By admin On May 11, 2009 Under Economic News, Mortgage News

Mortgage refinance rates are following the same path as the stock market. The stock market has rallied sharply following the low point in March. The market is up over 30% during the past sixty days as investors have put more money back into equity positions with a belief that the economy will soon be heading for brighter days.

 

Mortgage rates are following the same path as the market, with a significantly smaller adjustment. Over the course of the past thirty days the average rate on a thirty year fixed rate mortgage loan has adjusted up by approximately .375 pts. The yield on the ten year bond, which is a leading indicator of where mortgage rates are tracking is up from 2.35% to 3.29% as of Monday.

 

The majority of economic news over the past two weeks has been received with mixed results from investors who are gleaning for momentum. The market has been able to see past some of the mixed news (job report – cpi) with a belief that the overall health of the U.S. economy will rebound by 2010 as consumer confidence begins to grow. The market seems to be trying to refocus on corporate earnings and has a smaller degree of concern for the day to day rumblings of dire that sent the stock market into a tailspin earlier in the year.  

 

Mortgage rates are still available near historic low levels and the average rate for a fifteen year fixed rate loan was below five percent. The average rate on a thirty year fixed rate loan is now trending above five percent and closing in on 5.5% with zero points with most national lenders.
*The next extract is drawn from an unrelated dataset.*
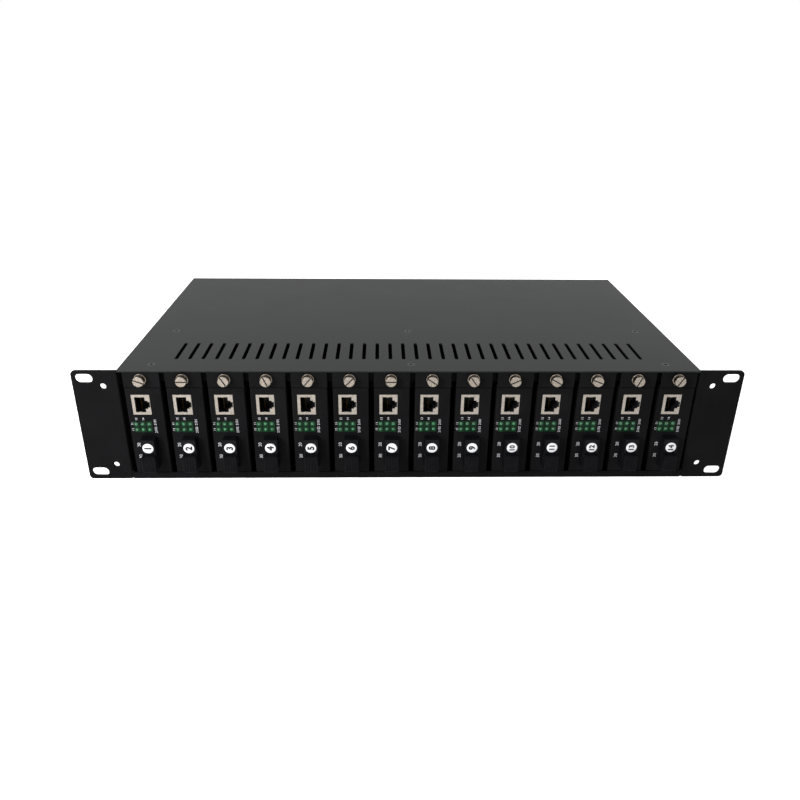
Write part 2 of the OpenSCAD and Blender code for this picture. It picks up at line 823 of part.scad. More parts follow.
// A quarter turn of wire in the XY plane, from the X axis to the Y axis
module wire_elbow() {
    rotate_extrude(angle = 90) translate([wire_bend_r, 0]) circle(d = wire_d);
}

// One mains wire: forward from the inlet, across, and down to the supply's terminals
module mains_wire(x0, x1, y1, z1) {
    y0 = y_inside - inlet_body_d - seat;
    r = wire_bend_r;
    translate([x0, 0, fan_z]) rod_y(wire_d, y1 + r, y0);
    translate([x0 + r, y1 + r, fan_z]) rotate(180) wire_elbow();
    translate([0, y1, fan_z]) rod_x(wire_d, x0 + r, x1 - r);
    translate([x1 - r, y1, fan_z - r]) rotate([90, 0, 0]) wire_elbow();
    translate([x1, y1, z1]) cylinder(d = wire_d, h = fan_z - r - z1);
}

// Three mains wires and two low-voltage wires for each supply
module wiring() {
    terminal_z = z_floor + supply_t + backplane_t + 3 * seat;
    color("#8b2f2a") for (side = [-1, 1]) on_side(side) {
        for (k = [0 : 2])
            mains_wire(inlet_x - wire_pitch * (1 + k), supply_x - terminal_w / 2 + wire_pitch * (1 + k),
                       supply_y + terminal_d / 2 + terminal_d * (1 - k) / 3, terminal_z + terminal_h + seat);
        for (k = [0, 1]) translate([supply_x + wire_pitch * (k - 1 / 2), 0, terminal_z + terminal_h / 2])
            rod_y(wire_d, backplane_y + backplane_t + terminal_d + seat, supply_y - seat);
    }
}

// Outline of the socket's opening in X and Z, with its two latch steps towards +X
module mouth_outline(grow) {
    left = jack_x - jack_w / 2 + jack_left;
    translate([left - grow, jack_z - mouth_h / 2 - grow]) square([mouth_w + 2 * grow, mouth_h + 2 * grow]);
    translate([left, jack_z - step_h / 2 - grow]) square([mouth_w + step_w + grow, step_h + 2 * grow]);
    translate([left, jack_z - notch_h / 2 - grow])
        square([mouth_w + step_w + notch_w + grow, notch_h + 2 * grow]);
}

// Where the six indicators go
module at_leds() {
    for (col = [0 : 2]) for (row = [0, 1])
        translate([led_x - col * led_pitch_x, 0, led_z + row * led_pitch_z]) children();
}

// Where the circuit board's four screws go, in Y and Z
module at_board_screws() {
    for (y = [max(jack_d, module_d) + board_margin, card_d - board_back - board_margin])
        for (z = [2 * board_margin, card_h - 2 * board_margin]) translate([0, y, z]) children();
}

// Base shell: faceplate, right wall and back wall, with four posts for the board
module unit_base() {
    color("#1c1d20") difference() {
        union() {
            block([-card_w / 2, 0, 0], [card_w / 2, card_t, card_h]);
            block([card_w / 2 - card_t, 0, 0], [card_w / 2, card_d, card_h]);
            block([-card_w / 2, card_d - card_t, 0], [card_w / 2, card_d, card_h]);
            at_board_screws() rod_x(post_d, board_x + board_t + seat, card_w / 2 - card_t / 2);
        }
        cut_y(0, card_t) {
            translate([jack_x - jack_w / 2 - play, jack_z - jack_h / 2 - play])
                square([jack_w + 2 * play, jack_h + 2 * play]);
            translate([-module_w / 2 - play, module_z - play]) square([module_w + 2 * play, module_h + 2 * play]);
        }
        at_leds() rod_y(led_d + play, -over, card_t + over);
        translate([0, 0, dc_z]) rod_y(dc_nose_d + play, card_d - card_t - over, card_d + over);
        at_board_screws() rod_x(m3_d + 2 * run, board_x, card_w / 2 - card_t);
    }
}

// Cover shell: left wall, top and bottom
module unit_cover() {
    right = card_w / 2 - card_t - seat;
    back = card_d - card_t - seat;
    color("#1c1d20") difference() {
        block([-card_w / 2, card_t + seat, 0], [right, back, card_h]);
        block([-card_w / 2 + card_t, 0, card_t], [right + over, back + over, card_h - card_t]);
        at_bracket_screws() cylinder(d = m3_hole_d, h = 2 * card_t + over, center = true);
    }
}

// Where the bracket's two screws go, on the top of the case
module at_bracket_screws() {
    for (side = [-1, 1]) translate([side * card_w / 4, bracket_d * bracket_screw_share, card_h]) children();
}

// Bracket: an L of sheet on the case's top, with the thumbscrew's ferrule pressed in
module unit_bracket() {
    color("#1c1d20") difference() {
        union() {
            block([-card_w / 2, 0, card_h + seat], [card_w / 2, bracket_t, card_h + bracket_h]);
            block([-card_w / 2, 0, card_h + seat], [card_w / 2, bracket_d, bracket_top]);
        }
        translate([-card_w / 2, 0, card_h + seat]) rotate([90, 0, 90]) translate([0, 0, -over])
            linear_extrude(card_w + 2 * over) corner_cut(card_t);
        at_bracket_screws() cylinder(d = m3_hole_d, h = 4 * card_t + over, center = true);
        translate([thumb_x, 0, card_h + thumb_z])
            rod_y(ferrule_sleeve_d + 2 * seat, -over, bracket_t + over);
    }
    color("#c9c2b8") translate([thumb_x, 0, card_h + thumb_z]) difference() {
        union() {
            rod_y(ferrule_d, -ferrule_t, -seat);
            rod_y(ferrule_sleeve_d, -ferrule_t, bracket_t);
        }
        rod_y(thumb_neck_d + 2 * run, -ferrule_t - over, bracket_t + over);
    }
}

// Circuit board with its larger components
module unit_board() {
    chip_t = board_t;
    color("#1f6b3e") difference() {
        union() {
            block([board_x, card_t + seat, 2 * card_t], [board_x + board_t, card_d - board_back, card_h - 2 * card_t]);
            translate([board_x, module_d + board_margin, module_z + module_h / 2])
                block([-chip_t, 0, 0], [0, module_d, module_h]);
            translate([board_x, jack_d + 3 * board_margin, jack_z])
                block([-3 * chip_t, 0, -jack_h / 2], [0, jack_h, jack_h / 4]);
        }
        at_board_screws() rod_x(m3_hole_d, board_x - over, board_x + board_t + over);
    }
}

// Nickel shield of the data socket
module unit_shield() {
    left = jack_x - jack_w / 2;
    low = jack_z - jack_h / 2;
    color("#d8d2c8") difference() {
        block([left, 0, low], [left + jack_w, jack_d, low + jack_h]);
        block([left + jack_wall, jack_wall, low + jack_wall],
              [left + jack_w - jack_wall, jack_d + over, low + jack_h - jack_wall]);
        cut_y(0, jack_wall) mouth_outline(0);
    }
}

// Black insert of the data socket, open to the front
module unit_insert() {
    gap = jack_wall + seat;
    left = jack_x - jack_w / 2;
    low = jack_z - jack_h / 2;
    color("#121315") difference() {
        block([left + gap, gap, low + gap], [left + jack_w - gap, jack_d, low + jack_h - gap]);
        // The latch notch stops inside the insert's side wall
        intersection() {
            cut_y(0, mouth_d - over) mouth_outline(play / 2);
            block([left + gap + insert_wall, -over, low], [left + jack_w - gap - insert_wall, jack_d, low + jack_h]);
        }
    }
}

// Six round-nosed indicators and the holder that stands on the board
module unit_leds() {
    color("#1f9d55") at_leds() {
        rod_y(led_d, led_d / 2 - led_proud, led_len);
        intersection() {
            translate([0, led_d / 2 - led_proud, 0]) sphere(d = led_d);
            rod_y(led_d + over, -led_proud, led_d);
        }
    }
    color("#e4e2da") block([led_x - 2 * led_pitch_x - led_holder_margin, led_len + seat, led_z - led_holder_margin],
                           [board_x - seat, led_len + led_holder_d, led_z + led_pitch_z + led_holder_margin]);
}

// Optical module: a block through the faceplate with a plug socket in its lower half
module unit_module() {
    color("#141518") {
        difference() {
            block([-module_w / 2, -module_proud, module_z],
                  [board_x - seat, module_d, module_z + module_h]);
            translate([0, -module_proud, port_z])
                block([-port_w / 2, -over, -port_h / 2], [port_w / 2, port_d, port_h / 2]);
        }
        translate([0, port_d - module_proud, port_z]) difference() {
            rod_y(sleeve_d, -sleeve_len, bite);
            rod_y(sleeve_bore_d, -sleeve_len - over, -bite);
        }
    }
    color("#f2f1ee") translate([0, -module_proud - seat - sticker_t, module_z + sticker_z])
        rod_y(sticker_d, 0, sticker_t);
}

// Dust cap: a hollow plug with a ribbed grip outside the module
module unit_dust_cap() {
    inner_w = port_w - 2 * play - 2 * cap_wall;
    inner_h = port_h - 2 * play - 2 * cap_wall;
    face = -module_proud - seat;
    color("#1b1c1f") translate([0, 0, port_z]) difference() {
        union() {
            block([-module_w / 2, face - cap_proud, module_z - port_z],
                  [module_w / 2, face, module_z - port_z + cap_h]);
            block([-port_w / 2 + play, face - seat, -port_h / 2 + play],
                  [port_w / 2 - play, face + cap_reach, port_h / 2 - play]);
        }
        block([-inner_w / 2, face, -inner_h / 2], [inner_w / 2, face + cap_reach + over, inner_h / 2]);
        for (k = [0 : cap_grooves - 1])
            translate([(k - (cap_grooves - 1) / 2) * module_w / (cap_grooves + 1), face - cap_proud, 0])
                block([-cap_groove_w / 2, -over, module_z - port_z - over],
                      [cap_groove_w / 2, cap_groove_d, module_z - port_z + cap_h + over]);
    }
}

// Power jack at the back of the board, with its centre pin
module unit_power_jack() {
    back = card_d - card_t - play;
    color("#151618") translate([0, 0, dc_z]) difference() {
        union() {
            block([board_x - dc_body, back - dc_body_d, -dc_body / 2], [board_x - seat, back, dc_body / 2]);
            rod_y(dc_nose_d, back - dc_body_d / 2, card_d);
        }
        rod_y(dc_bore_d, card_d - dc_bore_deep, card_d + over);
    }
    color("#c9c4b8") translate([0, 0, dc_z])
        rod_y(dc_pin_d, card_d - dc_bore_deep + seat, card_d - dc_pin_d);
}

// Two bracket screws and four board screws
module unit_screws() {
    color("#b9b6ac") {
        at_bracket_screws() {
            translate([0, 0, bracket_t + 2 * seat]) cylinder(d = flat_head_d, h = screw_head_t - seat);
            translate([0, 0, -card_t - bite]) cylinder(d = m3_d, h = bracket_t + 2 * card_t + bite);
        }
        at_board_screws() {
            rod_x(flat_head_d, board_x - screw_head_t - seat, board_x - seat);
            rod_x(m3_d, board_x - screw_head_t, card_w / 2 - 2 * card_t);
        }
    }
}

// Puts a piece of a converter in its bay, counted from 1 at the left
module in_bay(number) {
    translate([bay_x(number - 1), y_front, card_z]) children();
}

// A whole converter, as one group of separate solids
module converter(number) {
    in_bay(number) {
        unit_base();
        unit_cover();
        unit_bracket();
        unit_board();
        unit_shield();
        unit_insert();
        unit_leds();
        unit_module();
        unit_dust_cap();
        unit_power_jack();
        unit_screws();
    }
}

// Thumbscrew: slotted head, neck in the ferrule, thread through the rail's nut
module thumbscrew(number) {
    head_back = -ferrule_t - thumb_gap;
    color("#d8d0c6") in_bay(number) translate([thumb_x, 0, card_h + thumb_z])
        rotate([0, thumb_turns[number - 1], 0]) difference() {
            union() {
                translate([0, -thumb_proud, 0]) rotate([-90, 0, 0])
                    cylinder(d1 = thumb_head_d - 2 * thumb_chamfer, d2 = thumb_head_d, h = thumb_chamfer);
                rod_y(thumb_head_d, thumb_chamfer - thumb_proud, head_back);
                rod_y(thumb_neck_d, head_back, bracket_t);
                rod_y(thumb_d, head_back, thumb_len);
            }
            block([-thumb_head_d, -thumb_proud - over, -thumb_slot_w / 2],
                  [thumb_head_d, thumb_slot_deep - thumb_proud, thumb_slot_w / 2]);
        }
}

base_tray();
top_cover();
cover_screws();
rack_ear(-1);  // rack_ear_left
rack_ear(1);  // rack_ear_right
panel_screws();
front_rail();
press_nuts();
lower_guide();
upper_guide();
backplane_board();
backplane_plugs();
rear_panel();
power_supply(-1);  // power_supply_a
power_supply(1);  // power_supply_b
power_inlets();
rocker(-1);  // rocker_a
rocker(1);  // rocker_b
fan_frames();
fan_rotor(-1);  // fan_rotor_a
fan_rotor(1);  // fan_rotor_b
wiring();
in_bay(1) unit_base();  // converter_01_base
in_bay(1) unit_cover();  // converter_01_cover
in_bay(1) unit_board();  // converter_01_board
in_bay(1) unit_shield();  // converter_01_shield
in_bay(1) unit_insert();  // converter_01_insert
in_bay(1) unit_leds();  // converter_01_leds
in_bay(1) unit_module();  // converter_01_module
in_bay(1) unit_dust_cap();  // converter_01_dust_cap
in_bay(1) unit_bracket();  // converter_01_bracket
in_bay(1) unit_power_jack();  // converter_01_power_jack
in_bay(1) unit_screws();  // converter_01_screws
converter(2);  // converter_02
converter(3);  // converter_03
converter(4);  // converter_04
converter(5);  // converter_05
converter(6);  // converter_06
converter(7);  // converter_07
converter(8);  // converter_08
converter(9);  // converter_09
converter(10);  // converter_10
converter(11);  // converter_11
converter(12);  // converter_12
converter(13);  // converter_13
converter(14);  // converter_14
thumbscrew(1);  // thumbscrew_01
thumbscrew(2);  // thumbscrew_02
thumbscrew(3);  // thumbscrew_03
thumbscrew(4);  // thumbscrew_04
thumbscrew(5);  // thumbscrew_05
thumbscrew(6);  // thumbscrew_06
thumbscrew(7);  // thumbscrew_07
thumbscrew(8);  // thumbscrew_08
thumbscrew(9);  // thumbscrew_09
thumbscrew(10);  // thumbscrew_10
thumbscrew(11);  // thumbscrew_11
thumbscrew(12);  // thumbscrew_12
thumbscrew(13);  // thumbscrew_13
thumbscrew(14);  // thumbscrew_14
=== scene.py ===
"""Two-unit rack chassis with fourteen plug-in media converters, finished for the eye.

Every surface is a function of two parameters on a grid, a profile carried along a path, or a welded
copy of the first converter's own sheet metal moved along the row of bays. Lengths are in metres.
"""
import bmesh
import bpy
import numpy as np
from mathutils import Matrix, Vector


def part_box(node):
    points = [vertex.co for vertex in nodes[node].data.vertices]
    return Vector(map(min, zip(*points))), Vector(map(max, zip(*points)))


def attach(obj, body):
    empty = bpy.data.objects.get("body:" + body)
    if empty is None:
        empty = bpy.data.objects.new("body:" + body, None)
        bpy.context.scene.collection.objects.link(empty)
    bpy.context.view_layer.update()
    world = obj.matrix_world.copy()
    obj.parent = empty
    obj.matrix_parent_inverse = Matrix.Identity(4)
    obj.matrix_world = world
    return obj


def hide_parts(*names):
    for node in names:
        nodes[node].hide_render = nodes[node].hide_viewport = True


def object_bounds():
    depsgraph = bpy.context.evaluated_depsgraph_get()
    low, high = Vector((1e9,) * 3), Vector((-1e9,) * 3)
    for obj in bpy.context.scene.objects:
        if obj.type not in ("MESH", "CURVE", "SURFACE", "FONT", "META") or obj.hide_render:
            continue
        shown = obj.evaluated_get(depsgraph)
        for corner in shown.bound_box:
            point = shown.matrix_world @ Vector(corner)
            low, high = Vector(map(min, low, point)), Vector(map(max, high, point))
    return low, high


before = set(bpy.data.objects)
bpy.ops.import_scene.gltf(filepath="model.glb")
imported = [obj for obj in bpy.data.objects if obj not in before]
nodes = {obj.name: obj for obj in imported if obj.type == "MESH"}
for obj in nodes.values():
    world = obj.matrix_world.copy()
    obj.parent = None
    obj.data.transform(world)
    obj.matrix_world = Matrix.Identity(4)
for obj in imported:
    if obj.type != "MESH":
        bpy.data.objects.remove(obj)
cad_low, cad_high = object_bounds()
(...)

The upward tick with mortgage rates is not likely to deter new home buyers who are taking advantage of great housing inventories and the government tax rebate. The upward movement could slow down refinance loans with mortgage lenders as consumers debate the return on investment of refinancing their mortgages. Most consumers benefit from a reduced mortgage rate through refinancing, but the recent challenges in the market have resulted in higher fees passed onto consumers. Fannie Mae and Freddie Mac the countries two largest agency lenders (they securitize most mortgage loans) have raised their risked base loan pricing. The net result is most consumers who have good to excellent credit ratings (680-740 fico scores) are required to pay additional points for their mortgage based on variables such as loan to value, primary residence, etc. The additional fees should be taken into consideration when you are determining your breakeven point with your mortgage refinance.